Ломоносов с умной усмешкой разглядывает Анакреона и Катона — эти два главнейших человеческих типа, созданные европейской цивилизацией. Он выслушивает их спор между собою, в глубине души потешаясь над ними. Зародившись в античности, эти два символа европейского человечества — рыцарь сладострастия в шелковых латах, пекущийся только о себе, и угрюмец с кинжалом, зовущий к борьбе за общее благо, но на поверку пекущийся лишь о себе, — из века в век они отражаются друг в друге и немыслимы один без другого. Они уморительны в их попытках увлечь человечество каждый на свою сторону. Даже безусловно положительные задатки каждого из них принимают гипертрофированно одностороннее (значит, уродливое) развитие вследствие их неспособности любить плодотворной и полной любовью. Анакреон, видящий в любви только ее предметную сторону, приходит к закономерно комическому жизненному итогу. Наслаждение, к которому он стремился до самозабвения, до истощения сил, выносит ему в «Разговоре» убийственно веселый приговор:
Мне девушки сказали:
«Ты дожил старых лет», —
И зеркало мне дали:
«Смотри, ты лыс и сед»...
(Ломоносовский Катон, не способный на шутку ввиду принятого решения о самоубийстве, еще более решителен в оценке Анакреона: «Какую вижу я седую обезьяну?»)

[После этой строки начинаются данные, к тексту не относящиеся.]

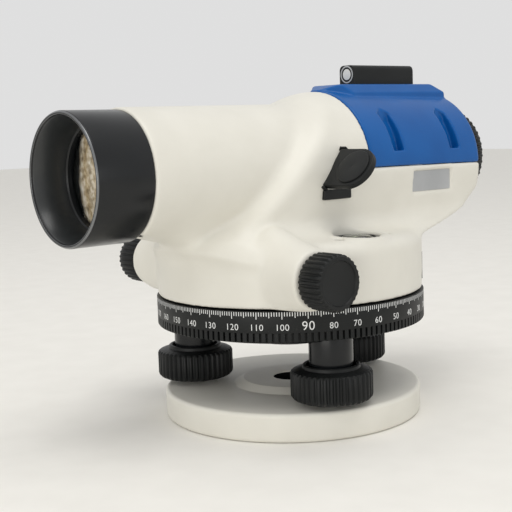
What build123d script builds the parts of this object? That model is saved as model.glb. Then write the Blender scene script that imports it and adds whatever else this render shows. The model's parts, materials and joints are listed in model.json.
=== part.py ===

Любовь — чувство эгоистическое, и в этом его роковое искушение для анакреонов и неразрешимая загадка для катонов. Личный интерес в любви неизбежен, им она и сильна. Катон этого не понимает, сама мысль о том для него оскорбительна. Но есть эгоизм и эгоизм. Весь вопрос в том, насколько объемен внутренний мир человеческого «я», насколько широк его личный интерес. Европейским угрюмцам не «показали» еще человека, чей «эгоизм» органически вмещал бы в себе интересы других людей. В этом беда угрюмцев. Оттого они так легко «пренебрегают жизнь» — и не только ради «республики успеха», но и ради удовлетворения собственного чувства неразделенной любви к обществу. Самоубийство Катона — это уродливое, противоестественное проявление личного интереса.